In the first days of the new administration, the president’s staunchly nationalist vision sparked client fears that Mexico and other nations would shun American suppliers. For the lawyers, there were concerns that deal work could dry up, Pringle and others said.

But Pringle said the worried talk has stayed all talk for now, and the pipeline business itself is booming.

James Bowe, a partner in the D.C. office of King & Spalding, said it probably hasn’t hurt that Trump has eased off his “America First” language somewhat.

“A bunch of the anti-Mexico rhetoric that you heard from the president has now faded as he has begun to learn what’s actually true on the ground,” Bowe said. “You can assume any changes to [the North American Free Trade Agreement] are going to be very minor.”

Some major pipeline projects moving gas from Texas to Mexico are already underway. In 2015, PEMEX, Mexico’s national oil company, announced that two U.S.-based investment banks would help it finance the second phase of a pipeline that carries natural gas from the San Antonio region’s Eagle Ford shale to cities far south of our two nations’ borders. And in May 2016, the Obama administration approved permits for two pipelines, owned by Energy Transfer Partners, to send Texas-fracked natural gas to Mexico.
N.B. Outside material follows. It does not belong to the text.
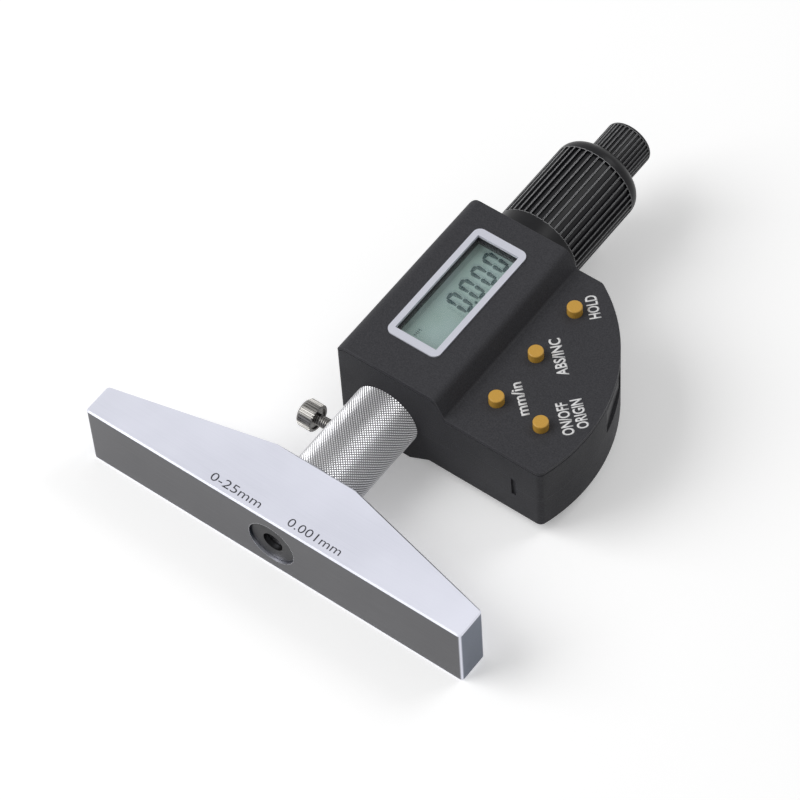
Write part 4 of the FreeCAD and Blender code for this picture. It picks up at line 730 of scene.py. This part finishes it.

White House appointment delays, however, have not been resolved, and they still present potential problems for future pipeline projects. Trump has not yet named officials to open seats on the Federal Energy Regulatory Commission, which issues permits for natural gas pipelines.

“Although for a month now the rumor mill has consistently reported that the Trump administration plans to name three individuals to the three open FERC seats, at least as of last week no names had been sent up to the Senate Energy & Natural Resources Committee, which will hold hearings on the nominations,” Bowe said. (Bowe cited Kevin McIntyre, co-head of Jones Day’s energy regulatory practice, as a possible candidate for the FERC chairman post.)

Until Trump makes the nominations and the Senate confirms them, and a FERC quorum is established, no commission votes will be cast about contested projects, such as major new gas pipelines, which usually draw protests.

“I am not holding my breath for quick action,” Bowe said. “My best guess is that we won’t see the new FERC commissioners take their seats until June at the earliest.”